There I was pondering what to write this week and all of a sudden we seem to have been inundated with some stat-tastic facts and figures from the Office of National Statistics and the good ol’ CML, as well as a controversial policy change from a major lender.
But first the headlines, Swaps have risen slightly, apart from 1 year money, whilst LIBOR has remained steady.
Three-month LIBOR is still at 1.08%.
1-year money is down 0.01% at 0.965%
2-year money is up 0.01% at 1.24%
3-year money is up 0.04% at 1.31%
5-year money is up 0.09% at 1.615%
In terms of statistics the CML have highlighted the fact that repossessions are at their lowest level since 2007, with 36,200 in 2011. Whilst this is of course good news we all know that many people are only hanging on because of the low interest rate environment, which given the latest Base Rate announcement and general economic malaise is expected to continue for a while.
The real question is whether or not the economy can repair itself in time in terms of employment and wage increases at the same time as rates eventually start rising again, as well as lenders looking after their existing customers and providing those that cannot remortgage affordable fixed rates to protect themselves. If not, expect a sharp rise in these figures.
The CML also reported that Buy-To-Let has continued its upward trajectory as expected with Buy-To-Let lending now at 11% of total gross mortgage lending in the 4th quarter of 2011.
Meanwhile, a couple of reports have suggested that the UK economy is actually doing better than many thought. The ONS have shown that there was stronger than expected industrial production in recent months and there was also a boost with The Markit/CIPS Purchasing Managers’ Index (PMI) for services rising in January.
This was the sector’s fastest expansion in 10 months and flew in the face of those forecasting a further slowdown.
In terms of mortgage products, most changes have been overshadowed by Santander’s announcement around Interest Only and general criteria tweaks. Anything above 50% LTV will now only be accepted on a repayment basis, whilst any late payments or defaults for whatever reason will be a straight decline.
I am sure all of us understand the need to move away from interest only for certain customers and the pressure lenders have on balancing their back-book which may be too interest-only biased, these changes seem to be a little over the top, especially when Santander already had a sensible Interest Only policy.
Whilst not just alienating high net worth borrowers where interest only is a legitimate repayment method, those looking to remortgage could have an issue when they find, for example, the ISA that they have diligently paid into is no longer suitable. This can create another tranche of mortgage prisoners.
For an important lender like Santander to make these changes is a big move and it will be interesting to see if other lenders follow suit.

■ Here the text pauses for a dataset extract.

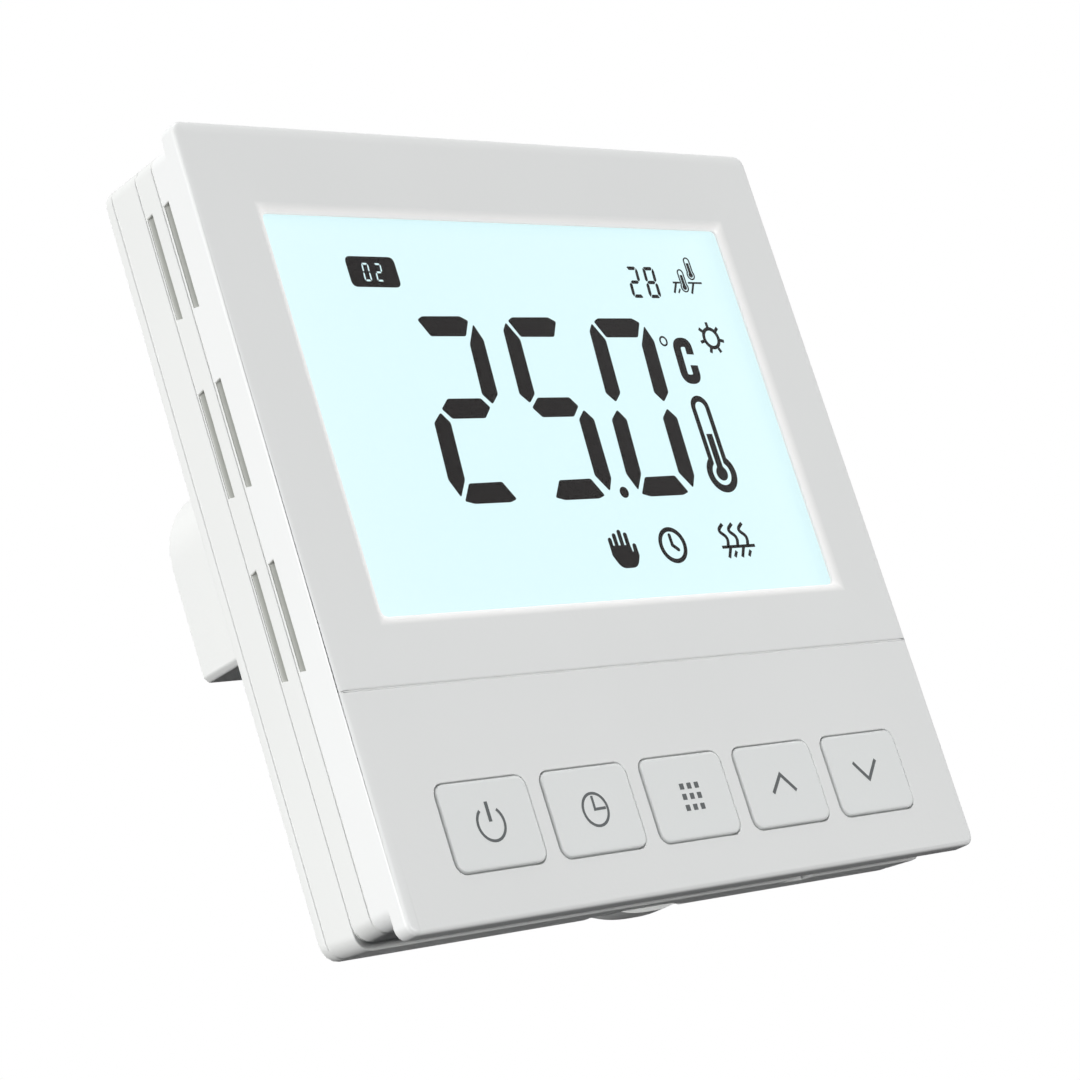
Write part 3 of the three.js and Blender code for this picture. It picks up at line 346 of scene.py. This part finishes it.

As Abbey at least gave the industry some notice of the changes, they have escaped villain of the week by the skin of their teeth due to an even more disappointing announcement below!
Finally I’d like to thank Nigel “Stocko” Stockton for his kind comments in his column last week. Unfortunately for him I am still very much writing business and am enjoying the competition in our market!
Hero’s of the week are any lenders who do not feel pressured to change already sensible interest only policies. At 75% LTV with a properly thought-out repayment plan there is still an important place for this type of lending.
The decision by the FSA to delay the introduction of individual registration is a real shame and at this rate England will have won the World Cup in Brazil under Harry Redknapp before we see its’ implementation. If the FSA need help with a system I am sure the industry would be happy to assist.